A Chilean sex motel provides the film’s setting. Yet the focus is not on the clientele (aka “passengers”) who come to use the motel’s rooms. Their voices are captured, but the camera never shows their faces. Instead, Correa and Macpherson focus on the motel maids (the titular women) who provide the passengers with food and drink, then clean the rooms after its users have had sex.

Smoke breaks and low-level disobedience emphasize the mundane nature of the women’s work. Messy sex with chocolate candies is less a subject for titillation than something to be cleaned up so a new couple can have their own erotic journey.

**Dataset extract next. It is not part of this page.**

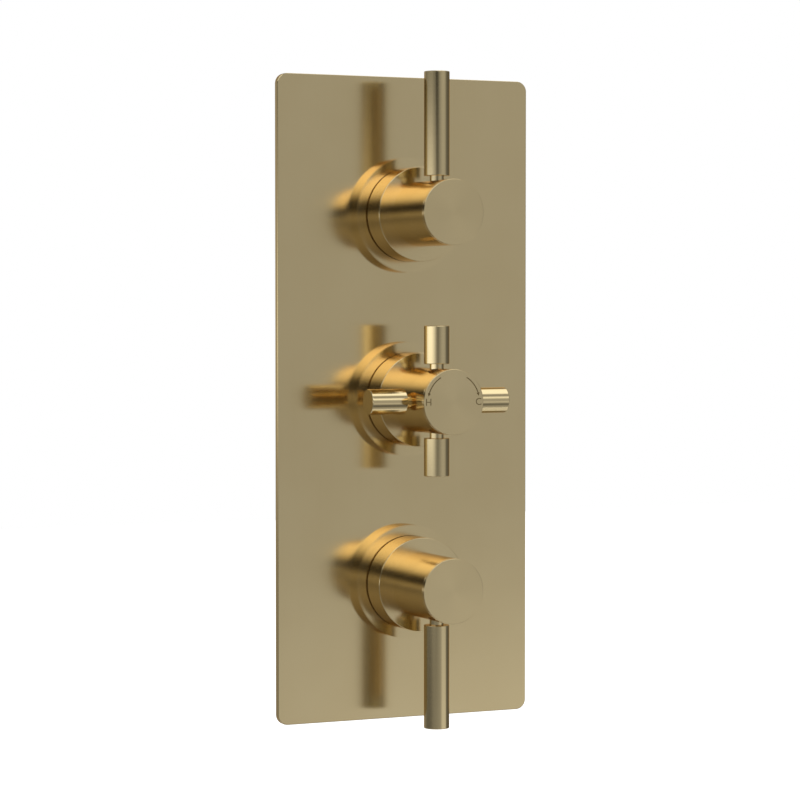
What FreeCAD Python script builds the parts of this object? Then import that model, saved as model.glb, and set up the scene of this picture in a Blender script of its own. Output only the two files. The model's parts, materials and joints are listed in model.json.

The maids don’t deny they’re working in a sex motel. One maid cheerfully speculates about putting a little spice in her marriage by employing one of the motel’s erotic chairs. Yet the film leaves ambiguous how these women are personally affected by their work venue. When a maid prefers a quiet environment to have sex, how much of that preference comes from disapproval of the couples who use the hotel’s services?

Many of the film’s best moments come from seeing the maids’ amusingly blasé attitudes towards their customers’ trysts. Unusual situations, such as the handsome passenger seeking a masochistic encounter, may prompt eavesdropping. But their more common reaction can be summarized by seeing one maid idly flipping through a magazine while waiting for one couple to come to climax.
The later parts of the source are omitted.